Berdasarkan hasil rekapitulasi olah data, studi ini menemukan software masih menempati urutan tertinggi rentan dipalsukan hingga 84,25%, diikuti oleh kosmetik 50%, produk farmasi 40%, pakaian dan barang dari kulit sebesar masing-masing 38%, makanan dan minuman 20%, serta pelumas dan suku cadang otomotif sebesar 15%. Data pemalsuan ini menunjukkan seberapa besar kecenderungan permintaan terhadap produk palsu/ilegal di pasar.

Yanne Sukmadewi, Sekretaris Jenderal MIAP mengatakan, melalui update tersebut, MIAP mengajak seluruh pemangku kepentingan untuk tidak menyerah dalam setiap upaya yang dilakukan dalam memberantas pemalsuan.

“Sebab, hingga saat ini baik pemerintah maupun pelaku usaha telah bahu-membahu mengurangi dampak yang disebabkan oleh pelanggaran terhadap kekayaan intelektual termasuk peredaran barang palsu melalui tugas dan fungsinya masing-masing,” lanjut Yanne.

Sejauh ini, pemerintah telah berupaya secara serius dan terus menerus melakukan tindakan dan menyusun kebijakan untuk memberantas produksi dan peredaran produk palsu.
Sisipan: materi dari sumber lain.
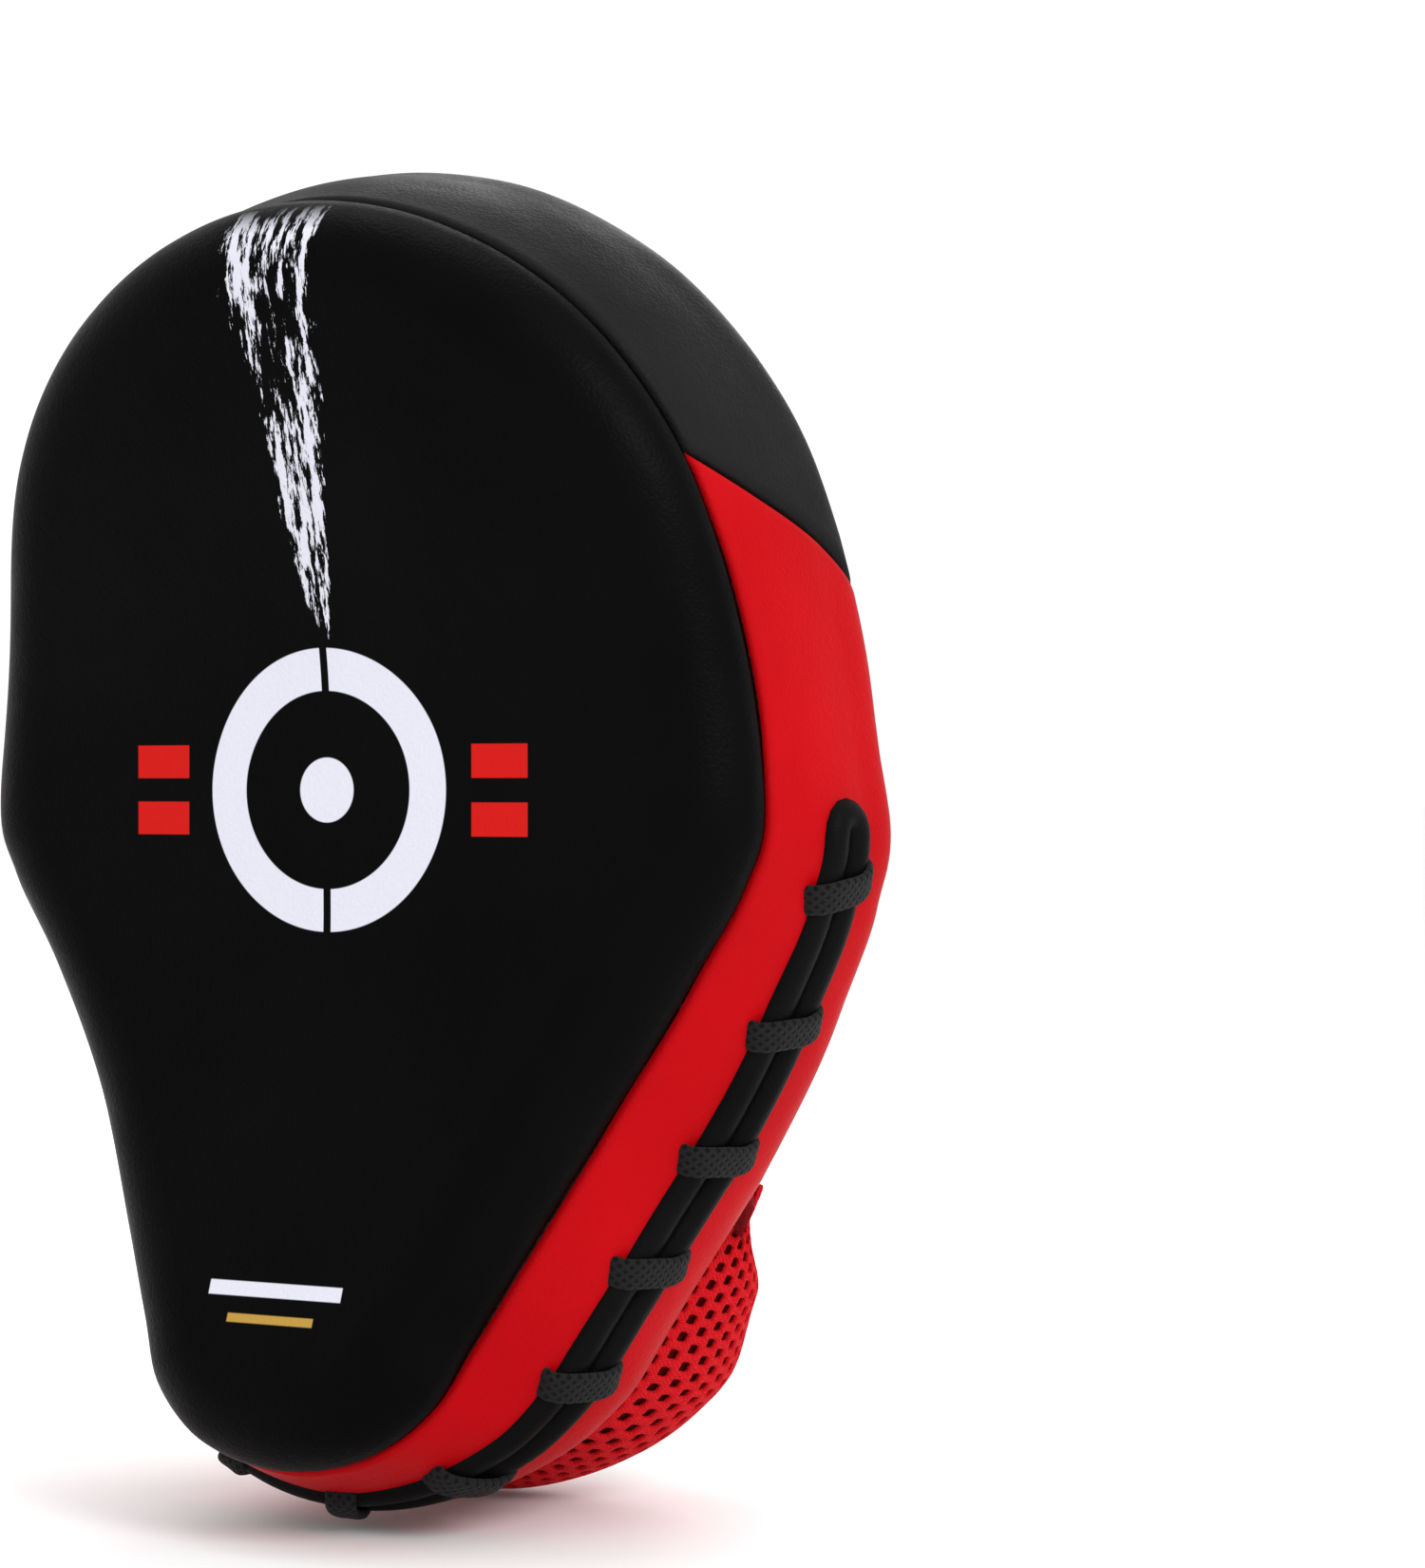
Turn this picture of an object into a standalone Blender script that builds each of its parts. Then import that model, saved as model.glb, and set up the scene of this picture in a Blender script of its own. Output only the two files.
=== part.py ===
"""Curved boxing focus mitt, worn on the trainer's hand.

The head is a pear-shaped pad with a concave striking face, a side wall with a
laced slot round its lower half, and foam inside. On its hand side are a finger
hood, a hand band with a tongue, and a wrist bolster.

Frame: metres. +Z runs towards the fingertips, -Y faces the striker, and the
mitt is symmetric about X = 0. The origin lies on the palm plane at the middle
of the grip. A place on the mitt is given by x across it, s along the bent
spine of the striking face, and n behind that face.
"""
import math

import bmesh
import bpy
from mathutils import Vector

MM = 0.001
GAP = 0.3 * MM
LEATHER = 1.5 * MM

# The pad.
PAD_DEPTH = 64 * MM
FACE_ROUND = 18 * MM
BEND_RADIUS = 150 * MM
FLAT_HALF = 16 * MM
TILT_FINGERS = math.radians(15)
TILT_WRIST = math.radians(19)
WALL_LEAN = 0.55
HEAD_RADIUS = 93 * MM
HEAD_CENTRE_S = 43 * MM
HEAD_ARC_DEGREES = (90, 70, 50, 30, 10)
SIDE_KNOTS_MM = (
    (99.5, 8), (94.5, -12), (82.5, -31), (66, -58), (51, -88),
    (41.5, -108), (34, -123), (20, -134), (0, -138),
)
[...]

Dari segi regulasi, pemerintah dan DPR RI telah menyusun Undang-Undang No. 20 Tahun 2016 tentang Merek dan Indikasi Geografis untuk menggantikan Undang-Undang No. 15 Tahun 2001 tentang Merek.

Demikian juga penggantian Peraturan Mahkamah Agung No. 4 Tahun 2012 dengan Peraturan Mahkamah Agung No. 6 Tahun 2019 tentang Perintah Penangguhan Sementara (PERMA). Substansi Perma ini menjadi salah satu instrumen operasional di samping Peraturan Pemerintah No. 20 Tahun 2017 tentang Pengendalian Impor atau Ekspor Barang yang Diduga Merupakan atau Berasal dari Hasil Pelanggaran Hak Kekayaan Intelektual.

Dari segi operasional, Peraturan Pemerintah Tahun 2017 ini telah ditindaklanjuti dengan Peraturan Menteri Keuangan sebagai landasan pelaksanaan tugas Direktorat Jenderal Bea dan Cukai mencegah peredaran barang palsu melalui kepabeanan.

MIAP Executive Director Justisiari P Kusumah mengatakan, seluruh kebijakan dan peraturan yang disusun oleh pemerintah tersebut merupakan hasil pemahaman terhadap pola atau praktik-praktik pemalsuan yang seolah-olah berpacu dengan begitu cepatnya perubahan pola atau praktik-praktik pemalsuan yang saat ini terjadi.

“Untuk itulah mengapa upaya perlindungan kekayaan intelektual harus terus ditegakkan dengan partisipasi seluruh pemangku kepentingan kekayaan intelektual,” pungkas Justisiari.